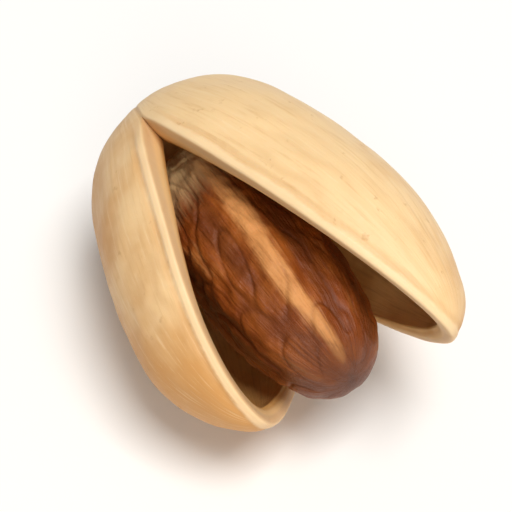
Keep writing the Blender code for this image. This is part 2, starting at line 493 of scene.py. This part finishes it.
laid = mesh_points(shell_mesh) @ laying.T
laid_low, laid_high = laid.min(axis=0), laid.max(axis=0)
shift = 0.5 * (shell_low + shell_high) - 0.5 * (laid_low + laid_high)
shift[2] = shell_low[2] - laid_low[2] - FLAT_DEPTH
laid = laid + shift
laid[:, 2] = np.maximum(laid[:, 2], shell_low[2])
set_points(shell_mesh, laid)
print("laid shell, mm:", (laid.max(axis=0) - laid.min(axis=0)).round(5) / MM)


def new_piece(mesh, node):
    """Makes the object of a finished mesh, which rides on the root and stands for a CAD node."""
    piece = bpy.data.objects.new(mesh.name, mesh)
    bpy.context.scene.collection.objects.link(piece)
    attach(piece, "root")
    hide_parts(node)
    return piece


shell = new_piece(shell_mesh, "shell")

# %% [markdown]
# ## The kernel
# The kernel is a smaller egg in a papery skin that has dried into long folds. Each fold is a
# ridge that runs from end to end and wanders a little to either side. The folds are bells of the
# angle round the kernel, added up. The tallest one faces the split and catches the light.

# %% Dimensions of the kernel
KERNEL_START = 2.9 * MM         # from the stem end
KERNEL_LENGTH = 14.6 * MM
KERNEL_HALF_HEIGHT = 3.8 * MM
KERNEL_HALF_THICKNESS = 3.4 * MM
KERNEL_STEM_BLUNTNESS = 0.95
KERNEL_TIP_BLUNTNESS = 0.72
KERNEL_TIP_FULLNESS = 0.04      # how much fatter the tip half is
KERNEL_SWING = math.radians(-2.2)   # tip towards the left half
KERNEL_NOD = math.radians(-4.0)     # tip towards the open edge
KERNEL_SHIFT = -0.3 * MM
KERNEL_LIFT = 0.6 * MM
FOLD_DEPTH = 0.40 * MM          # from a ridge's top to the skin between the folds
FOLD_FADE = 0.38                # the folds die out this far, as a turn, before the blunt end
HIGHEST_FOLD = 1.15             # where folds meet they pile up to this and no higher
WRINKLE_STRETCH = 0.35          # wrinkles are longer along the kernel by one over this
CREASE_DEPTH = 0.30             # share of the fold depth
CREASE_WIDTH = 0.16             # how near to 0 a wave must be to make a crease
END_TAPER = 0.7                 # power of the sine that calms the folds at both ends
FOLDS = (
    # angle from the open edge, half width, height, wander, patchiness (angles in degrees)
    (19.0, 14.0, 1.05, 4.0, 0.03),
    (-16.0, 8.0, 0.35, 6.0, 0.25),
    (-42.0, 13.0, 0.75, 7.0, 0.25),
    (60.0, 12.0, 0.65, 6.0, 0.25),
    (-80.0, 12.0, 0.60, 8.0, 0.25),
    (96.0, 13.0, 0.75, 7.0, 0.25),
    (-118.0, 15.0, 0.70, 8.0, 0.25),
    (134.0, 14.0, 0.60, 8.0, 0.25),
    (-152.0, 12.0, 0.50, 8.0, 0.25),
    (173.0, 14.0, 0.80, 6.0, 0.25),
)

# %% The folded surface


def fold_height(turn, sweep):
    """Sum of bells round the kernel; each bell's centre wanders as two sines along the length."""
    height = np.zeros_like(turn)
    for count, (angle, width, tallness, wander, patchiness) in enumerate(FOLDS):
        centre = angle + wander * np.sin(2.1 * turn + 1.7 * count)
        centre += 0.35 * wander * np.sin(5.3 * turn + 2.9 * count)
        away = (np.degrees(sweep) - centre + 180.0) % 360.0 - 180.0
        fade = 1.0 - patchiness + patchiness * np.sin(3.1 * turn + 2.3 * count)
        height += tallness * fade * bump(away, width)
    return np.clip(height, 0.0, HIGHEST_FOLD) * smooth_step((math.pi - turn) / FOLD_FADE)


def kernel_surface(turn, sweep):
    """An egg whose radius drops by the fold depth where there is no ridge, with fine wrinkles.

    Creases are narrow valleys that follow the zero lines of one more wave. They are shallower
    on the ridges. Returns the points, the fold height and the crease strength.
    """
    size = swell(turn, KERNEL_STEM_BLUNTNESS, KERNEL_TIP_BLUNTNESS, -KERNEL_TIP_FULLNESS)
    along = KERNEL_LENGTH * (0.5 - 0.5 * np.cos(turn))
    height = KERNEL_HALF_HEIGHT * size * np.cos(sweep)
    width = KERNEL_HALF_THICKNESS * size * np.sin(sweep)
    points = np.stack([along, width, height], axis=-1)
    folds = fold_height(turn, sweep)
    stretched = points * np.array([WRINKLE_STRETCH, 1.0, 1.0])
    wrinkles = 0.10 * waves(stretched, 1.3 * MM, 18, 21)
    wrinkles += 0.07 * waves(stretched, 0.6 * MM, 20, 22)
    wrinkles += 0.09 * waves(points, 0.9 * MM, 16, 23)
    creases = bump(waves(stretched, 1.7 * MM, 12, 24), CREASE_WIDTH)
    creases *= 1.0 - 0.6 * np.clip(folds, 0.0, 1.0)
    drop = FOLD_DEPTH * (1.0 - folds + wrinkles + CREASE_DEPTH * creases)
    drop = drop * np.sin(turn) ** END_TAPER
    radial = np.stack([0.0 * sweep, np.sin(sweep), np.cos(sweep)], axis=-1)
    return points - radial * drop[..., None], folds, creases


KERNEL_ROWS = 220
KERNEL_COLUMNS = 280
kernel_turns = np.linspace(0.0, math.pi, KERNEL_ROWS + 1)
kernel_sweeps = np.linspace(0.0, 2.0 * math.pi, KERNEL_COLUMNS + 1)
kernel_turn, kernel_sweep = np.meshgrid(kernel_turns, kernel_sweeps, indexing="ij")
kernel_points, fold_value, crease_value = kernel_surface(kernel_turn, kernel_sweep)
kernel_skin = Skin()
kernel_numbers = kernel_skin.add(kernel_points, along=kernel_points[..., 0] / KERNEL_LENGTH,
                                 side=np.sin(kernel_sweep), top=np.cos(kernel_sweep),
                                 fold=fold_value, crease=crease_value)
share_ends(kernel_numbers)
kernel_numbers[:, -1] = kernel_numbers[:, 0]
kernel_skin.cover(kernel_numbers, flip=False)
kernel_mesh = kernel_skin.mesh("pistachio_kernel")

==

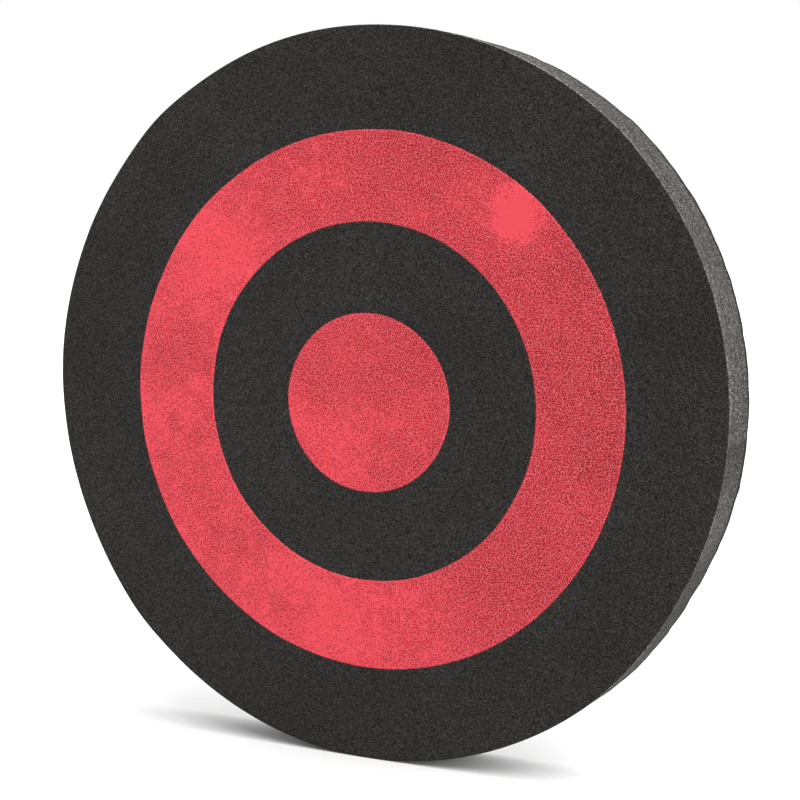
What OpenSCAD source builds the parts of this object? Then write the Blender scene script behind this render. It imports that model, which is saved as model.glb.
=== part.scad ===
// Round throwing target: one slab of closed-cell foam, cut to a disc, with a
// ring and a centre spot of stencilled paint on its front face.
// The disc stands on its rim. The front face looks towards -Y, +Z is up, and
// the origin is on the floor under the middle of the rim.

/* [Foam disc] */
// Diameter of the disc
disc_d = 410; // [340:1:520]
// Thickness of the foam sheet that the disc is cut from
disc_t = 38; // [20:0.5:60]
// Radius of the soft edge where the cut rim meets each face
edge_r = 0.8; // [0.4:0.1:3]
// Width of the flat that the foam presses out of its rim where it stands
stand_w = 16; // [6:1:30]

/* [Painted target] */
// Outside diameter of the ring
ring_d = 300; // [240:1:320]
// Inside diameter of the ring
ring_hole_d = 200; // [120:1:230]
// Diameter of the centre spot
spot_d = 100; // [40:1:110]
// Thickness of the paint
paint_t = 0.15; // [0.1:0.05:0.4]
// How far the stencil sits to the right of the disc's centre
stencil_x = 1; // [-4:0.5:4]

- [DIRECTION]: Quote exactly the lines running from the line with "Keep writing the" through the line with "# angle round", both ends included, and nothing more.

- [WORKED SOLUTION]:
Keep writing the Blender code for this image. This is part 2, starting at line 493 of scene.py. This part finishes it.
laid = mesh_points(shell_mesh) @ laying.T
laid_low, laid_high = laid.min(axis=0), laid.max(axis=0)
shift = 0.5 * (shell_low + shell_high) - 0.5 * (laid_low + laid_high)
shift[2] = shell_low[2] - laid_low[2] - FLAT_DEPTH
laid = laid + shift
laid[:, 2] = np.maximum(laid[:, 2], shell_low[2])
set_points(shell_mesh, laid)
print("laid shell, mm:", (laid.max(axis=0) - laid.min(axis=0)).round(5) / MM)


def new_piece(mesh, node):
    """Makes the object of a finished mesh, which rides on the root and stands for a CAD node."""
    piece = bpy.data.objects.new(mesh.name, mesh)
    bpy.context.scene.collection.objects.link(piece)
    attach(piece, "root")
    hide_parts(node)
    return piece


shell = new_piece(shell_mesh, "shell")

# %% [markdown]
# ## The kernel
# The kernel is a smaller egg in a papery skin that has dried into long folds. Each fold is a
# ridge that runs from end to end and wanders a little to either side. The folds are bells of the
# angle round the kernel, added up. The tallest one faces the split and catches the light.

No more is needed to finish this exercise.